§ Task statement
Repeat exactly the lines of the entries below from the one with "board_laminate();" through the one with "cad_parts[node].hide_render = cad_parts[node].hide_viewport", both ends included, and nothing else.

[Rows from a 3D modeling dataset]

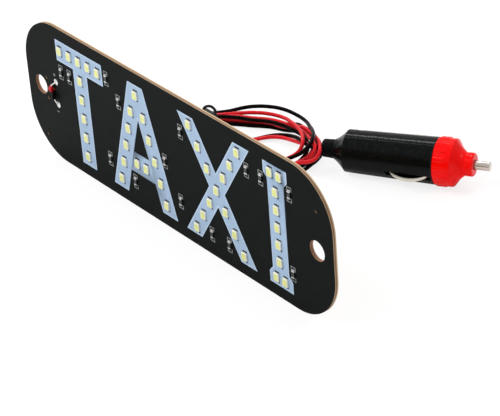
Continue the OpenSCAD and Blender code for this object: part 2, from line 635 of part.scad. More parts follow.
// the bow springs out of its slot; its two feet hook under the shell's wall
contact_steps = 32;
function bow_point(r, high, i) = r * [cos(asin(high / r) + i * (180 - 2 * asin(high / r)) / contact_steps),
    sin(asin(high / r) + i * (180 - 2 * asin(high / r)) / contact_steps)];
module side_contact(side) color("#c8c4ba") plug_rolled() scale([1, side, 1])
    translate([bow_s, 0, -contact_w / 2]) linear_extrude(contact_w) {
        foot_bottom = foot_top - contact_t;
        reach = slot_half + foot_l;
        polygon(concat([[reach, foot_bottom], [reach, foot_top]],
            [for (i = [0 : contact_steps]) bow_point(bow_r, foot_top, i)],
            [[-reach, foot_top], [-reach, foot_bottom]],
            [for (i = [contact_steps : -1 : 0]) bow_point(bow_r - contact_t, foot_bottom, i)]));
    }
module side_contact_near() side_contact(-1);
module side_contact_far() side_contact(1);
function rolled_in(side) = [side * wire_pitch / 2 * cos(plug_roll), -side * wire_pitch / 2 * sin(plug_roll)];
module red_inner_lead() color("#c8282d") plug_rolled() {
    p = rolled_in(1);
    tube([[0, p.x, p.y], [chamber_s, p.x, p.y], [(chamber_s + plate_s) / 2 - 1, p.x * 0.7, p.y * 0.7],
        [plate_s - 4, 0, 0], [plate_s - 2.42, 0, 0]], wire_d, 8, [0, 1, 0]);
}
module black_inner_lead() color("#141414") plug_rolled() {
    p = rolled_in(-1);
    tube([[0, p.x, p.y], [chamber_s - 1.6, p.x, p.y], [chamber_s + 0.4, p.x - 0.5, p.y - 0.9],
        [chamber_s + 2.6, p.x - 0.7, -lead_z * 0.45], [chamber_s + 4.6, -0.8, -lead_z * 0.8],
        [chamber_end - 0.8, -0.1, -lead_z * 0.98], [chamber_end + 0.8, 0, -lead_z], [strap_s, 0, -lead_z]],
        wire_d, 8, [0, 1, 0]);
}

board_laminate();
copper_plus_bus();
copper_minus_bus();
copper_tracks();
solder_mask();
panel() t_2d();  // letter_panel_t
panel() a_2d();  // letter_panel_a
panel() x_2d();  // letter_panel_x
panel() i_2d();  // letter_panel_i
led_bodies(leds_t);  // led_bodies_t
led_bodies(leds_a);  // led_bodies_a
led_bodies(leds_x);  // led_bodies_x
led_bodies(leds_i);  // led_bodies_i
led_windows(leds_t);  // led_windows_t
led_windows(leds_a);  // led_windows_a
led_windows(leds_x);  // led_windows_x
led_windows(leds_i);  // led_windows_i
led_terminals(leds_t);  // led_terminals_t
led_terminals(leds_a);  // led_terminals_a
led_terminals(leds_x);  // led_terminals_x
led_terminals(leds_i);  // led_terminals_i
resistor_bodies();
resistor_caps();
resistor_outlines();
polarity_marks();
solder_joint(1);  // solder_plus
solder_joint(-1);  // solder_minus
red_wire_end();
black_wire_end();
wire_tails();
red_wire_to_coil();
black_wire_to_coil();
wire_coil();
coil_tie();
tie_loop();
red_wire_to_plug();
black_wire_to_plug();
strain_relief();
shell_near();
shell_far();
shell_screw();
nose_cap();
nose_washer();
centre_pin();
fuse_tube();
fuse_caps();
fuse_wire();
pin_spring();
rear_contact();
earth_strap();
side_contact_near();
side_contact_far();
red_inner_lead();
black_inner_lead();
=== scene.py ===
import json
import math
import bpy
import bmesh
from mathutils import Matrix, Vector


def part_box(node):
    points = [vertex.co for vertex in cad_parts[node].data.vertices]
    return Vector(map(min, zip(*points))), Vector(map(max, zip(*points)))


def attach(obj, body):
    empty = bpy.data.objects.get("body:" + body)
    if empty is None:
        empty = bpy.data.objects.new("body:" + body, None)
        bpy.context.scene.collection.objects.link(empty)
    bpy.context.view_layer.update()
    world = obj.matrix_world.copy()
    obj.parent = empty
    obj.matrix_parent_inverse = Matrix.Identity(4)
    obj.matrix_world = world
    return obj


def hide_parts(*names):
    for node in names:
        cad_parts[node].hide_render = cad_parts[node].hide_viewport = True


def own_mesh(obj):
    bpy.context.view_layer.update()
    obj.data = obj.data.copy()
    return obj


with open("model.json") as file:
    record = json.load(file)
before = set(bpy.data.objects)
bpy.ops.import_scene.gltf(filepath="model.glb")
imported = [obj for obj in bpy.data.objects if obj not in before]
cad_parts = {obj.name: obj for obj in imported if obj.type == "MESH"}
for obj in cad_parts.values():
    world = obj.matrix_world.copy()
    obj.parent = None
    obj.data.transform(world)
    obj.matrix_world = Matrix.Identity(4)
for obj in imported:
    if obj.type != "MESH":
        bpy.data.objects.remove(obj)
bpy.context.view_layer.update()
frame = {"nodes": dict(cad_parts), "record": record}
scene = bpy.context.scene
cadNodes = frame["nodes"]
mm = 0.001
print("frame loaded,", len(cadNodes), "nodes")

# the camera looks down on the sign from its front right
viewpoint = {"place": (0.68020, -0.46498, 0.51797), "turn": (58.154, 3.687, 51.317), "lens": 173.43,
             "sensor": 36.0, "farthest": 50.0}
cameraData = bpy.data.cameras.new("signCamera")
cameraData.lens = viewpoint["lens"]
cameraData.sensor_width = viewpoint["sensor"]
cameraData.clip_end = viewpoint["farthest"]
camera = bpy.data.objects.new("signCamera", cameraData)
scene.collection.objects.link(camera)
camera.location = viewpoint["place"]
camera.rotation_euler = [math.radians(a) for a in viewpoint["turn"]]
scene.camera = camera


def addObject(name, data, body="sign"):
    piece = bpy.data.objects.new(name, data)
    scene.collection.objects.link(piece)
    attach(piece, body)
    return piece


def finishMesh(bm, name, body="sign", smoothAngle=40, recalc=True):
    mesh = bpy.data.meshes.new(name)
    if recalc:
        bmesh.ops.recalc_face_normals(bm, faces=bm.faces)
    for face in bm.faces:
        face.smooth = True
    for edge in bm.edges:
        if len(edge.link_faces) == 2 and edge.calc_face_angle(0) > math.radians(smoothAngle):
            edge.smooth = False
    bm.to_mesh(mesh)
    bm.free()
    return addObject(name, mesh, body)


def catmull(values, t, index):
    # cubic through unevenly spaced knots: values are (knot, value...) rows
    k = len(values)
    i = max(0, min(k - 2, index))
    a, b = values[i], values[i + 1]
    before, after = values[max(i - 1, 0)], values[min(i + 2, k - 1)]
    span = b[0] - a[0]
    u = (t - a[0]) / span
    out = []
    for c in range(1, len(a)):
        slopeA = (b[c] - before[c]) / (b[0] - before[0])
        slopeB = (after[c] - a[c]) / (after[0] - a[0])
        out.append((2 * u**3 - 3 * u**2 + 1) * a[c] + (u**3 - 2 * u**2 + u) * span * slopeA
                   + (3 * u**2 - 2 * u**3) * b[c] + (u**3 - u**2) * span * slopeB)
    return out


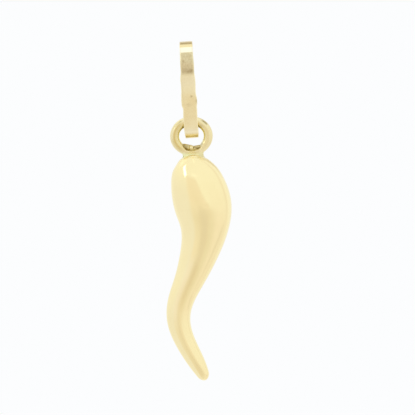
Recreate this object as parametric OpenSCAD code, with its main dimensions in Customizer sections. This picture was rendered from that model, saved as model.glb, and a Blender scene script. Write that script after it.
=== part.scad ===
// Cornicello: a polished gold horn that hangs by a wire ring from a folded strip bail.
// Millimetres, +Z up, +X to the right and -Y to the front of the hanging pendant.
// The origin is the inner top of the bail, where a chain carries it.

/* [Bail] */
// Outer height of the bail, from its round top to its foot
bail_length = 9.23; // [8:0.01:12]
// Clear depth inside the round top, front to back
bail_bore = 4.1; // [3.4:0.1:4.8]
// Radius inside the narrow bend at the foot
foot_bend = 0.3; // [0.2:0.02:0.4]
// Thickness of the strip
bail_thick = 0.35; // [0.25:0.05:0.5]
// Width of the strip over the round top
bail_top_width = 1.22; // [0.8:0.02:1.6]
// Width of the strip at its widest, low on the legs
bail_mid_width = 1.45; // [1:0.05:1.8]
// Width of the strip at the foot, where the ring hangs
bail_foot_width = 1.28; // [0.8:0.02:1.6]

/* [Ring] */
// Thickness of the ring's wire
wire_d = 0.86; // [0.6:0.01:1]
// How much wider the ring's hole is than the strip that passes through it
ring_play = 0.9; // [0.7:0.02:2]
// Running gap between the bail's legs and the wire that swings between them
swing_gap = 0.04; // [0.02:0.01:0.1]
// Thickness of the wire's two ends, filed a little to fit the crown
end_d = 0.82; // [0.5:0.01:0.95]
// Gap between the two ends of the wire, filled with solder
end_gap = 0.38; // [0.2:0.01:0.6]
// Depth of the wire's ends inside the crown
end_sink = 0.5; // [0.2:0.05:1.5]

/* [Solder] */
// Height of the soldered neck between the ring and the crown
neck_rise = 0.13; // [0.05:0.01:0.6]
// Depth of the solder between the ends, front to back
solder_depth = 0.6; // [0.3:0.02:0.7]
// Radius of the bead on top of the solder, in the ring's hole
bead_r = 0.3; // [0.1:0.01:0.4]
// Height of the bead above the wire
bead_rise = 0.18; // [0.05:0.01:0.3]

/* [Horn] */
// Height of the horn from its crown to its tip
horn_length = 21.2; // [12:0.1:40]
// Width of the horn at its fullest, from the front
horn_width = 5.5; // [4:0.1:9]
// Depth of the horn at its fullest, front to back
horn_depth = 4.8; // [3.5:0.1:9]
// How far the tail swings away from the line that the horn hangs on
horn_sway = 2.35; // [1:0.05:4]
// Length of the rounding at the tip
tip_round = 0.5; // [0.3:0.05:1]

/* [Hidden] */

// The columns of horn_rows
DROP = 0;
SWAY = 1;
WIDTH = 2;
DEPTH = 3;
// Sections of the horn: shares of horn_length below the crown, of horn_sway to the
// right, of horn_width and of horn_depth
horn_rows = [
    [0.00, -0.020, 0.385, 0.390],
    [0.02, -0.020, 0.560, 0.555],
    [0.05,  0.000, 0.745, 0.740],
    [0.09,  0.060, 0.870, 0.865],
    [0.14,  0.150, 0.955, 0.950],
    [0.20,  0.260, 0.990, 1.000],
    [0.26,  0.310, 0.940, 0.960],
    [0.32,  0.280, 0.825, 0.865],
    [0.38,  0.160, 0.720, 0.770],
    [0.44, -0.030, 0.635, 0.690],
    [0.50, -0.260, 0.560, 0.620],
    [0.56, -0.520, 0.490, 0.555],
    [0.62, -0.790, 0.445, 0.505],
    [0.68, -0.960, 0.415, 0.470],
    [0.74, -0.980, 0.385, 0.435],
    [0.80, -0.850, 0.350, 0.395],
    [0.86, -0.625, 0.320, 0.360],
    [0.92, -0.360, 0.280, 0.320],
    [0.97, -0.145, 0.210, 0.240],
    [1.00, -0.030, 0.150, 0.170]
];
last_row = len(horn_rows) - 1;
// Sides of each section, sections down to the tip's rounding and sections round it
horn_sides = 40;
body_steps = 56;
tip_steps = 5;
// Share of the length on each side over which the sway's slope is taken
rate_stretch = 0.05;
// Above one, the sections lie closer together at the crown than at the tail
crown_crowding = 1.2;

// Share of the bail's length at which the front outline changes width
outline_top_end = 0.14;
outline_mid_start = 0.60;
outline_mid_end = 0.67;
outline_foot_start = 0.70;

// How far the legs' flat faces lie inside the rounds that they meet
leg_bite = 0.01;
curve_fn = 96;

// The bail in side view: one round inside the top and one inside the foot, joined by
// straight legs that lean towards each other by leg_lean
top_z = -bail_bore / 2;
foot_z = 2 * bail_thick + foot_bend - bail_length;
leg_lean = asin((bail_bore / 2 - foot_bend) / (top_z - foot_z));

// The ring, and the circle that its wire sweeps as it swings inside the bail's foot:
// wire_high and wire_low reach up and down from the middle of the ring's top wire
hole_r = (bail_foot_width + ring_play) / 2;
wire_r = wire_d / 2;
ring_r = hole_r + wire_r;
wire_high = wire_r;
wire_low = ring_r - sqrt(hole_r * hole_r - bail_foot_width * bail_foot_width / 4);
swing_r = (wire_high + wire_low) / 2;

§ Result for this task
board_laminate();
copper_plus_bus();
copper_minus_bus();
copper_tracks();
solder_mask();
panel() t_2d();  // letter_panel_t
panel() a_2d();  // letter_panel_a
panel() x_2d();  // letter_panel_x
panel() i_2d();  // letter_panel_i
led_bodies(leds_t);  // led_bodies_t
led_bodies(leds_a);  // led_bodies_a
led_bodies(leds_x);  // led_bodies_x
led_bodies(leds_i);  // led_bodies_i
led_windows(leds_t);  // led_windows_t
led_windows(leds_a);  // led_windows_a
led_windows(leds_x);  // led_windows_x
led_windows(leds_i);  // led_windows_i
led_terminals(leds_t);  // led_terminals_t
led_terminals(leds_a);  // led_terminals_a
led_terminals(leds_x);  // led_terminals_x
led_terminals(leds_i);  // led_terminals_i
resistor_bodies();
resistor_caps();
resistor_outlines();
polarity_marks();
solder_joint(1);  // solder_plus
solder_joint(-1);  // solder_minus
red_wire_end();
black_wire_end();
wire_tails();
red_wire_to_coil();
black_wire_to_coil();
wire_coil();
coil_tie();
tie_loop();
red_wire_to_plug();
black_wire_to_plug();
strain_relief();
shell_near();
shell_far();
shell_screw();
nose_cap();
nose_washer();
centre_pin();
fuse_tube();
fuse_caps();
fuse_wire();
pin_spring();
rear_contact();
earth_strap();
side_contact_near();
side_contact_far();
red_inner_lead();
black_inner_lead();
=== scene.py ===
import json
import math
import bpy
import bmesh
from mathutils import Matrix, Vector


def part_box(node):
    points = [vertex.co for vertex in cad_parts[node].data.vertices]
    return Vector(map(min, zip(*points))), Vector(map(max, zip(*points)))


def attach(obj, body):
    empty = bpy.data.objects.get("body:" + body)
    if empty is None:
        empty = bpy.data.objects.new("body:" + body, None)
        bpy.context.scene.collection.objects.link(empty)
    bpy.context.view_layer.update()
    world = obj.matrix_world.copy()
    obj.parent = empty
    obj.matrix_parent_inverse = Matrix.Identity(4)
    obj.matrix_world = world
    return obj


def hide_parts(*names):
    for node in names:
        cad_parts[node].hide_render = cad_parts[node].hide_viewport = True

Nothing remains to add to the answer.